Pierne's charming "March of the Little Lead Soldiers" opens this new recording, followed boldly by his C minor Piano concerto. Pierne was Jules Massenet's top student at the Paris Conservatory. He won every prize imaginable, including the Prix de Rome, which allowed him to study in Rome for three years. He wrote this piano concerto shortly after returning to Paris. The opening chords melt into the orchestral weave before launching into the sweeping first movement. French pianist Jean-Efflam Bavouzet offers an athletically powerful, yet emotional performance. The second movement is a delight with its impish rhythms, and the nimble orchestration complete with trumpet and horn making it even more playful. Bavouzet's agility at the keyboard makes the brilliant piano writing sparkle.

For something from the other end of the spectrum, listen to Gabriel Pierne's "Divertissements sur un Theme Pastoral" ("Divertimento on a Pastoral Theme.") This work was written in 1931 for the composer's Orchestre Colonne, which explains the virtuoso scoring. Pierne was no innovator, but he liked to keep up with the times. In this piece, we hear his fascination with jazz and the music hall. We hear contagious dance-like rhythms, and tight, harmonic scoring that even includes a saxophone solo.

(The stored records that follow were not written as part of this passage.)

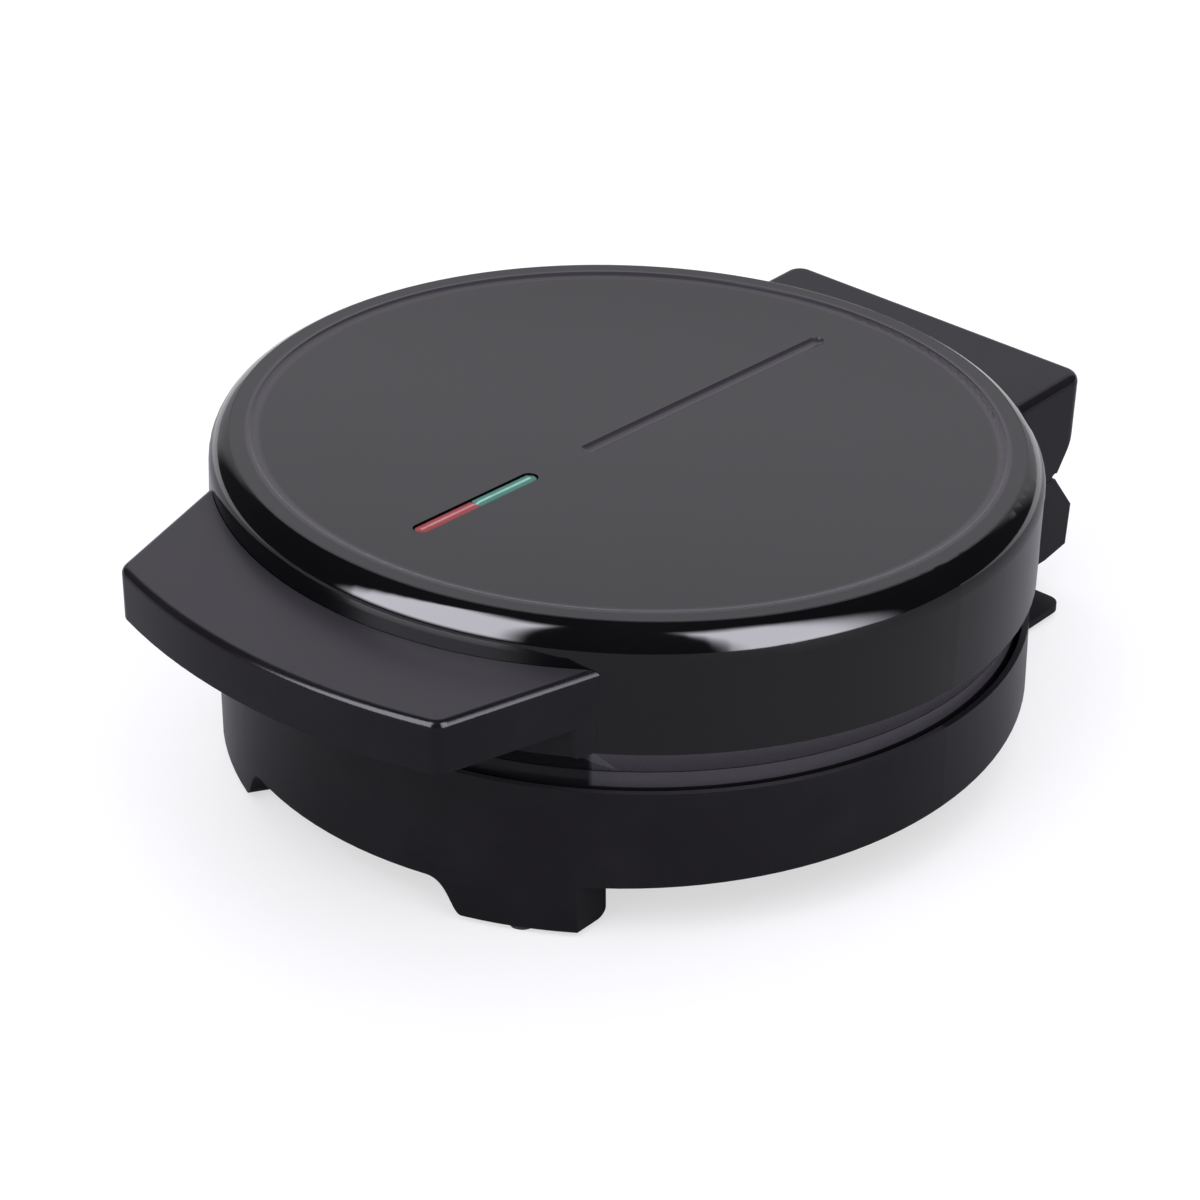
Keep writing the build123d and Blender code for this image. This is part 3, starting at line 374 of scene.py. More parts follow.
@dataclass(frozen=True)
class SatinShell:
    """A dark moulding: polished walls, a spark-eroded grip whose upward faces carry painted light, and
    two coarser bands at the seam with a painted reflection.
    """

    name: str = "satin_shell"
    wall: Colour = (0.0098, 0.0090, 0.0108)
    rubbed: Colour = (0.0135, 0.0126, 0.0146)
    # Painted light: a paler colour on upward-facing faces in front, for the light they catch from
    # above.
    top: Colour = (0.0330, 0.0317, 0.0350)
    # Painted reflection: a paler colour on the two bands at the seam.
    painted_band_reflection: Colour = (0.0740, 0.0715, 0.0790)
    roughness: float = 0.15
    top_roughness: float = 0.17
    band_roughness: float = 0.14
    band_reach: float = 107.4 * MM
    band_high: float = 7.2 * MM
    band_low: float = 4.2 * MM
    # The bands' painted reflection stops at this angle each side of the front, leaving painted shade in
    # the finger recess.
    recess: float = math.radians(37.0)
    facing_up: float = 0.975
    cloud_spread: float = 0.06
    pit_spread: float = 0.1
    pit_depth: float = 0.03 * MM
    ior: float = 1.5
    specular: float = 0.19

    def painted_band_mask(self, g: Graph) -> Value:
        """Where the two bands at the seam get their painted reflection, round to the finger recess
        under the handle, where they are left dark as painted shade.
        """
        reach = g.span(g.across(), g.behind())
        height = g.height()
        ahead = g.node("ShaderNodeMath", {"operation": "DIVIDE"}, {0: g.behind(), 1: reach})
        within = 1 - reach.above(self.band_reach, 0.3 * MM)
        within = within * ahead.above(-math.cos(self.recess), 0.004)
        over_low = height.above(-self.band_low, 0.1 * MM)
        under_high = 1 - height.above(self.band_high, 0.1 * MM)
        return within * over_low * under_high

    def material(self) -> bpy.types.Material:
        """Build the material."""
        g = Graph.named(self.name)
        pits = g.noise(scale=2600.0, detail=2.0, rough=0.6)
        cloud = g.noise(scale=38.0, detail=3.0, rough=0.6)
        rub = cloud.above(0.55, 0.2)
        painted_band_reflection = self.painted_band_mask(g)
        normal = g.node("ShaderNodeTexCoord", output="Normal")
        upward = normal.dot(tuple(SEAM_UP)).above(self.facing_up, 0.015)
        # Painted light: upward faces in front of the axis get the paler top colour.
        painted_top_light = upward * (1 - g.behind().above(0.0, MM))
        shell = g.blend(painted_top_light, g.blend(rub, self.wall, self.rubbed), self.top)
        texture = upward * self.top_roughness + painted_band_reflection * self.band_roughness
        uneven = cloud.swing(self.cloud_spread) + pits.swing(self.pit_spread)
        return g.surface(
            {
                # The bands get their painted reflection; in the finger recess they keep the shell's
                # colour as painted shade.
                "Base Color": g.blend(painted_band_reflection, shell, self.painted_band_reflection),
                "Roughness": texture + self.roughness + uneven,
                "IOR": self.ior,
                "Specular IOR Level": self.specular,
                "Normal": g.bump(pits, self.pit_depth, strength=0.5),
            }
        )


@dataclass(frozen=True)
class NonStickCast:
    """Die-cast aluminium under a dark sintered coating with fine pale flakes."""

    name: str = "non_stick_cast"
    colour: Colour = (0.030, 0.029, 0.030)
    baked: Colour = (0.040, 0.038, 0.037)
    flake: Colour = (0.135, 0.13, 0.125)
    flake_metal: float = 0.6
    roughness: float = 0.36
    coat: float = 0.12
    coat_roughness: float = 0.3
    peel_depth: float = 0.04 * MM

    def material(self) -> bpy.types.Material:
        """Build the material."""
        g = Graph.named(self.name)
        speck = 1 - g.cells(scale=1500.0).above(0.16, 0.05)
        flakes = speck * g.noise(scale=600.0, detail=1.0).above(0.52, 0.05)
        cured = g.noise(scale=45.0, detail=4.0, rough=0.62)
        peel = g.noise(scale=900.0, detail=2.0, rough=0.5)
        base = g.blend(cured.above(0.55, 0.25), self.colour, self.baked)
        return g.surface(
            {
                "Base Color": g.blend(flakes, base, self.flake),
                "Metallic": flakes * self.flake_metal,
                "Roughness": self.roughness + cured.swing(0.14) - flakes * 0.1,
                "Normal": g.bump(peel, self.peel_depth, strength=0.4),
                "Coat Weight": self.coat,
                "Coat Roughness": self.coat_roughness,
            }
        )


@dataclass(frozen=True)
class BareMetal:
    """A metal with a drawn or rolled grain and a clouded tint."""

    name: str
    colour: Colour
    tint: Colour
    roughness: float
    grain: tuple[float, float, float] = (400.0, 400.0, 400.0)
    depth: float = 0.01 * MM

    def material(self) -> bpy.types.Material:
        """Build the material."""
        g = Graph.named(self.name)
        lines = g.noise(scale=1.0, detail=2.0, rough=0.6, at=g.stretched(self.grain))
        cloud = g.noise(scale=70.0, detail=4.0, rough=0.6)
        return g.surface(
            {
                "Base Color": g.blend(cloud.above(0.5, 0.28), self.colour, self.tint),
                "Metallic": 1.0,
                "Roughness": self.roughness + lines.swing(0.16) + cloud.swing(0.1),
                "Normal": g.bump(lines, self.depth, strength=0.4),
            }
        )


@dataclass(frozen=True)
class Rubber:
    """Matt moulded rubber with a bloom of fine dust."""

    name: str
    colour: Colour = (0.018, 0.018, 0.019)
    bloom: Colour = (0.048, 0.047, 0.046)
    roughness: float = 0.72
    depth: float = 0.05 * MM

    def material(self) -> bpy.types.Material:
        """Build the material."""
        g = Graph.named(self.name)
        dust = g.noise(scale=220.0, detail=5.0, rough=0.7).above(0.58, 0.14)
        skin = g.noise(scale=1800.0, detail=2.0)
        return g.surface(
            {
                "Base Color": g.blend(dust * 0.6, self.colour, self.bloom),
                "Roughness": self.roughness + skin.swing(0.2),
                "Normal": g.bump(skin, self.depth, strength=0.5),
            }
        )


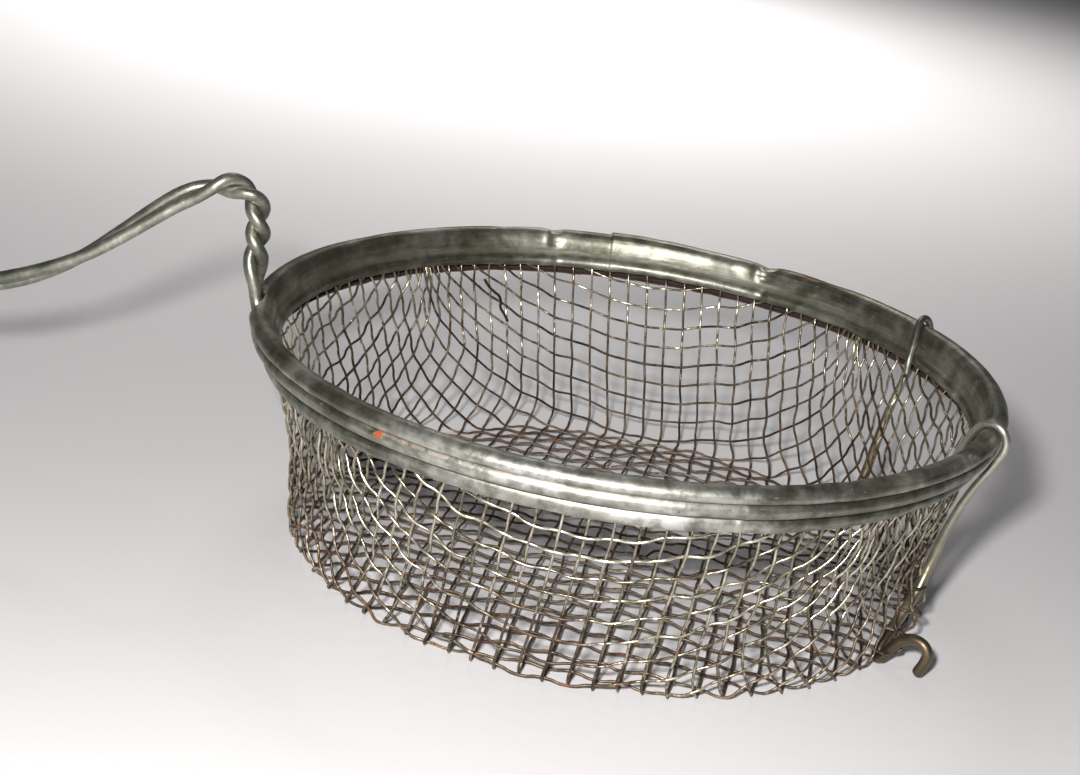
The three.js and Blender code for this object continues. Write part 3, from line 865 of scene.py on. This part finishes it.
# ============================================================== 5. materials
class Shader:
    """A new material with a Principled surface, and short names for its nodes."""

    def __init__(self, name):
        self.material = bpy.data.materials.new(name)
        self.material.use_nodes = True
        self.tree = self.material.node_tree
        self.tree.nodes.clear()
        output = self.tree.nodes.new("ShaderNodeOutputMaterial")
        self.bsdf = self.tree.nodes.new("ShaderNodeBsdfPrincipled")
        self.tree.links.new(self.bsdf.outputs[0], output.inputs[0])

    def put(self, socket, value):
        if isinstance(value, bpy.types.NodeSocket):
            self.tree.links.new(value, socket)
        else:
            socket.default_value = value

    def node(self, kind, inputs, output=0, **settings):
        """Add a node, fill its inputs and return one output."""
        node = self.tree.nodes.new("ShaderNode" + kind)
        for key, value in settings.items():
            setattr(node, key, value)
        for socket, value in inputs.items():
            self.put(node.inputs[socket], value)
        return node.outputs[output]

    def finish(self, color, roughness, normal, metallic=0.0):
        self.put(self.bsdf.inputs["Base Color"], color)
        self.put(self.bsdf.inputs["Metallic"], metallic)
        self.put(self.bsdf.inputs["Roughness"], roughness)
        self.put(self.bsdf.inputs["Normal"], normal)
        return self.material

    def attr(self, name):
        return self.node("Attribute", {}, "Fac", attribute_name=name)

    def coords(self):
        return self.node("TexCoord", {}, "Object")

    def math(self, operation, a, b=0.5):
        return self.node("Math", {0: a, 1: b, 2: 0.5}, operation=operation)

    def add(self, a, b):
        return self.math("ADD", a, b)

    def mul(self, a, b):
        return self.math("MULTIPLY", a, b)

    def most(self, a, b):
        return self.math("MAXIMUM", a, b)

    def weigh(self, *terms):
        """Sum of (value, weight) terms."""
        first = self.mul(*terms[0])
        return first if len(terms) == 1 else self.add(first, self.weigh(*terms[1:]))

    def step(self, value, lo, hi, out_lo=0.0, out_hi=1.0):
        """Smooth step from out_lo at lo to out_hi at hi."""
        inputs = {"Value": value, "From Min": lo, "From Max": hi}
        inputs.update({"To Min": out_lo, "To Max": out_hi})
        return self.node("MapRange", inputs, interpolation_type="SMOOTHSTEP")

    def near(self, value, centre, gone, full):
        """1 within full of centre, fading to 0 at gone from it."""
        away = self.math("ABSOLUTE", self.math("SUBTRACT", value, centre))
        return self.step(away, lo=gone, hi=full)

    def ramp(self, fac, stops):
        """Colour ramp from (position, colour) stops."""
        output = self.node("ValToRGB", {0: fac})
        ramp = output.node.color_ramp
        ramp.interpolation = "LINEAR"
        ramp.elements.remove(ramp.elements[0])
        ramp.elements[0].position = stops[0][0]
        ramp.elements[0].color = (*stops[0][1], 1)
        for position, color in stops[1:]:
            ramp.elements.new(position).color = (*color, 1)
        return output

    def mix(self, fac, a, b):
        """Mix of two colours, each a socket or an RGB triple."""
        a, b = (c if isinstance(c, bpy.types.NodeSocket) else (*c, 1) for c in (a, b))
        return self.node("Mix", {0: fac, 6: a, 7: b}, 2, data_type="RGBA", blend_type="MIX")

    def tint(self, color, mask, amount, to):
        """Move color towards another by amount where the mask is 1."""
        return self.mix(self.mul(mask, amount), color, to)

    def mixf(self, fac, a, b):
        return self.node("Mix", {0: fac, 2: a, 3: b}, data_type="FLOAT")

    def noise(self, vector, scale, detail=3.0, rough=0.55, distortion=0.0):
        inputs = {"Vector": vector, "Scale": scale, "Detail": detail}
        inputs.update({"Roughness": rough, "Distortion": distortion})
        return self.node("TexNoise", inputs, "Fac")

    def scaled(self, vector, x, y):
        return self.node("Mapping", {"Vector": vector, "Scale": (x, y, 1.0)})

    def bump(self, height, strength, distance):
        inputs = {"Height": height, "Strength": strength, "Distance": distance}
        return self.node("Bump", inputs)


RUST_DARK = (0.075, 0.032, 0.018)
RUST_MID = (0.19, 0.075, 0.028)
RUST_BRIGHT = (0.42, 0.13, 0.03)
RUST_RAMP = [(0.32, RUST_DARK), (0.52, RUST_MID), (0.74, RUST_BRIGHT)]
CLOTH_RUST_RAMP = [(0.35, RUST_DARK), (0.55, RUST_MID), (0.75, (0.36, 0.14, 0.045))]
WIRE_RUST_RAMP = [(0.35, RUST_DARK), (0.7, RUST_MID)]
# fresh orange spot, and the brown face towards the cloth, its old rust painted darker as shade:
# each a (dark, light) pair
SPOT_RUST = (0.22, 0.040, 0.012), (0.42, 0.10, 0.026)
BACK_RUST_SHADE = (0.022, 0.010, 0.009), (0.055, 0.024, 0.018)

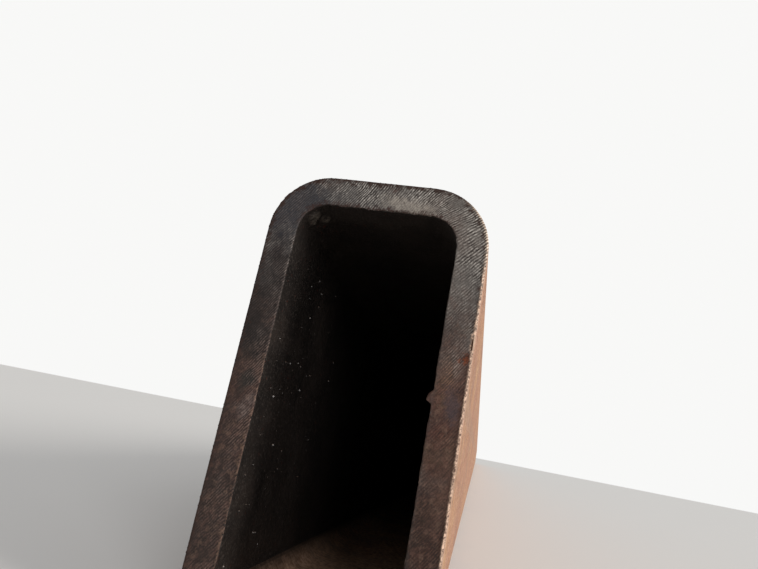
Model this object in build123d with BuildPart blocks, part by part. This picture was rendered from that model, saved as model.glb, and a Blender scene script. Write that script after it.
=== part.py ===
from build123d import *
import os

# A rectangular steel tube, as sawn from a mill length.
# It is rolled from one strip, so it is one solid: four flat walls joined by
# bent corners, closed by one weld seam that runs the whole length.
# Millimetres. X is across the narrow side, Z is up the wide side, Y is along the tube.
# The origin is at the middle of the narrow face that the tube lies on.

# Driving dimensions: the section
width = 76.2
height = 152.4
wall = 10.3
inside_corner_radius = 10.3

# Driving dimension: the length that is sold
length = 6096.0

# Driving dimensions: the weld flash left standing inside the +X wall
seam_above_middle = 7.2
flash_height = 1.6
flash_width = 4.1
flash_lip_width = 0.75
flash_swell = 0.6

# The strip is bent round one centre, so the outer bend is one wall larger.
outside_corner_radius = inside_corner_radius + wall

# The hollow
hollow_width = width - 2 * wall
hollow_height = height - 2 * wall
middle_height = height / 2

# The flash: its bottom, crest and top on the inner face of the +X wall
inner_face_x = hollow_width / 2
seam_z = middle_height + seam_above_middle
flash_bottom = (inner_face_x, seam_z - flash_width / 2)
flash_crest = (inner_face_x - flash_height, seam_z - flash_width / 2 + flash_lip_width)
flash_top = (inner_face_x, seam_z + flash_width / 2)
# It grows out of the joined edges of the strip, so its root is in the wall's middle.
flash_root_x = inner_face_x + wall / 2

# The section is drawn on the XZ plane at the tube's middle and drawn out to both ends.
with BuildPart() as tube:
    with BuildSketch(Plane.XZ) as section:
        with Locations((0, middle_height)):
            RectangleRounded(width, height, outside_corner_radius)
            RectangleRounded(hollow_width, hollow_height, inside_corner_radius, mode=Mode.SUBTRACT)
        # The flash is steep on its lower side, where it stands up as a lip,
        # and falls away in a long swollen curve on its upper side.
        with BuildLine():
            Line(flash_bottom, flash_crest)
            SagittaArc(flash_crest, flash_top, flash_swell)
            Polyline(
                flash_top,
                (flash_root_x, flash_top[1]),
                (flash_root_x, flash_bottom[1]),
                flash_bottom,
            )
        make_face()
    extrude(amount=length / 2, both=True)

tube.part.label = "tube"

os.makedirs("parts", exist_ok=True)
export_step(tube.part, "parts/tube.step")

print("section area mm2", round(section.sketch.area, 2))
print("volume mm3", round(tube.part.volume))
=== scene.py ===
# %% [markdown]
# # The looks of a rectangular steel tube
# The real thing is one strip of steel, rolled into a box section, closed by a weld and sawn to length.
# Three finishes meet on it: the saw's cut on the ends, the weathered rolled skin outside, and the dark
# mill scale that stays inside. The frame gives the tube's true box, and every size here follows from it.

# %% The frame
import bisect
import math
import random

import bpy
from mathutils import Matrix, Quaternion, Vector, kdtree, noise


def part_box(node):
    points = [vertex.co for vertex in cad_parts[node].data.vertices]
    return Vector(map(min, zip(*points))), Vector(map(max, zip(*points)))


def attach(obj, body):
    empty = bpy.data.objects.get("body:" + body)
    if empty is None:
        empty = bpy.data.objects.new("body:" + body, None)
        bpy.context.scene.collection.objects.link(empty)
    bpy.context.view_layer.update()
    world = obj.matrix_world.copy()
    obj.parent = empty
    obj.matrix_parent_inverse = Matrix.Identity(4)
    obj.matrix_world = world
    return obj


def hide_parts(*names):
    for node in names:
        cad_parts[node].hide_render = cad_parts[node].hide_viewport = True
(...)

In the final two works on this recording, Spanish conductor Juanjo Mena is fully in his element as he leads the BBC Philharmonic in two suites of Pierne's incidental music for "Ramuntcho," a story set in the Basque country. The hero returns to his village after serving in the military, only to find his fiancee is now confined in a convent. The young woman dies, torn between the choice she must make between God and her lover. It's a melodramatic tale told with fantastic orchestral colors true to the Basque region. In the final movement of this music, it's almost as though the sad story is told in reverse. It begins with a mournful march. Then the mood gradually brightens, ending on a joyful note.

Gabriel Pierne was highly respected as a French musician of the late Romantic and early twentieth century. His fame rested primarily on his reputation as a conductor. With this new collection of rarely heard orchestral works Spanish conductor Juanjo Mena and the BBC Philharmonic bring this composer out of the shadows and into the limelight where he belongs.